Tobin stated “it's not at all unusual to have the moral law reflected in the laws of the land” before he reminded Matthews that he is “not a legislator” nor can he “begin to write those laws.” “My job is to try to promote the truth, the moral law, and to encourage members of my church who freely choose to be Catholic to follow the dictates of their faith,” he told Matthews.


Therein is what Matthews refused to understand. Patrick Kennedy professes to be Catholic – in many ways, he and his entire family owe their political fortunes to their identity as Irish Catholics. But the Church has made abundantly clear that to enjoy full communion with the Church, a person cannot simply cherry pick those teachings he's comfortable with – and least of all on an issue as serious as abortion.


Matthews, however, failed to play or even cite Kennedy's public denigration of the Catholic Church's position.

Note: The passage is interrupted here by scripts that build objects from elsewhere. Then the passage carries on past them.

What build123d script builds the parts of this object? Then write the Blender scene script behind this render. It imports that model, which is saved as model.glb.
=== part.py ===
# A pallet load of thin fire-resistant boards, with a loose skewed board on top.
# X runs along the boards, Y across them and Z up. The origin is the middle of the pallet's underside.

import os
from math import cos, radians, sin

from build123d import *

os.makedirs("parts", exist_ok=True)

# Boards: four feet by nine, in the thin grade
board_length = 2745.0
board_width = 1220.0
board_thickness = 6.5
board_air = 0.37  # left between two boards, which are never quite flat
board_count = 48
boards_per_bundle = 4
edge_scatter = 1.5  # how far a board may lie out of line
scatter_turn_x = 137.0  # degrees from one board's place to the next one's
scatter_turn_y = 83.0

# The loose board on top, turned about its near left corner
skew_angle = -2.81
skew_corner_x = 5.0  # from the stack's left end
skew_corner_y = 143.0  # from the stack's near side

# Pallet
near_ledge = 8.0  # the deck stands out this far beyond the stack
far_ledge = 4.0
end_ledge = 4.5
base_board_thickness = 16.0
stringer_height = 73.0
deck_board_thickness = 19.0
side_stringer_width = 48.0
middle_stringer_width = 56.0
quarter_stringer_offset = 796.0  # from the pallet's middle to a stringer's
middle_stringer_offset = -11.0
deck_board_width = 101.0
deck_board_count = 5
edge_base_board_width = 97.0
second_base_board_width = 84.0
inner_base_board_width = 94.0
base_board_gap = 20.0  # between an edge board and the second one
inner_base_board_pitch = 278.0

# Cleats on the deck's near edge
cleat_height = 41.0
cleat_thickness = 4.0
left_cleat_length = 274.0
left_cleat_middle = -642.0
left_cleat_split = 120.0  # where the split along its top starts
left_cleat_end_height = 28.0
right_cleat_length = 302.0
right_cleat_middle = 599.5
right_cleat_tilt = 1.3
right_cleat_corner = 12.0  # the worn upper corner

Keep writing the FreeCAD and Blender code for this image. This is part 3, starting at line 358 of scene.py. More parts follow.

The representative told CNSNews, a news organization affiliated with the Media Research Center, last month:

I can't understand for the life of me how the Catholic Church could be against the biggest social justice issue of our time, where the very dignity of the human person is being respected by the fact that we're caring and giving health care to the human person – that right now we have 50 million people who are uninsured. You mean to tell me the Catholic Church is going to be denying those people life-saving health care? I thought they were pro-life.

If the church is pro-life, then they ought to be for health care reform because it's going to provide health care that are going to keep people alive. So this is an absolute red herring and I don't think that it does anything but to fan the flames of dissent and discord and I don't think it's productive at all.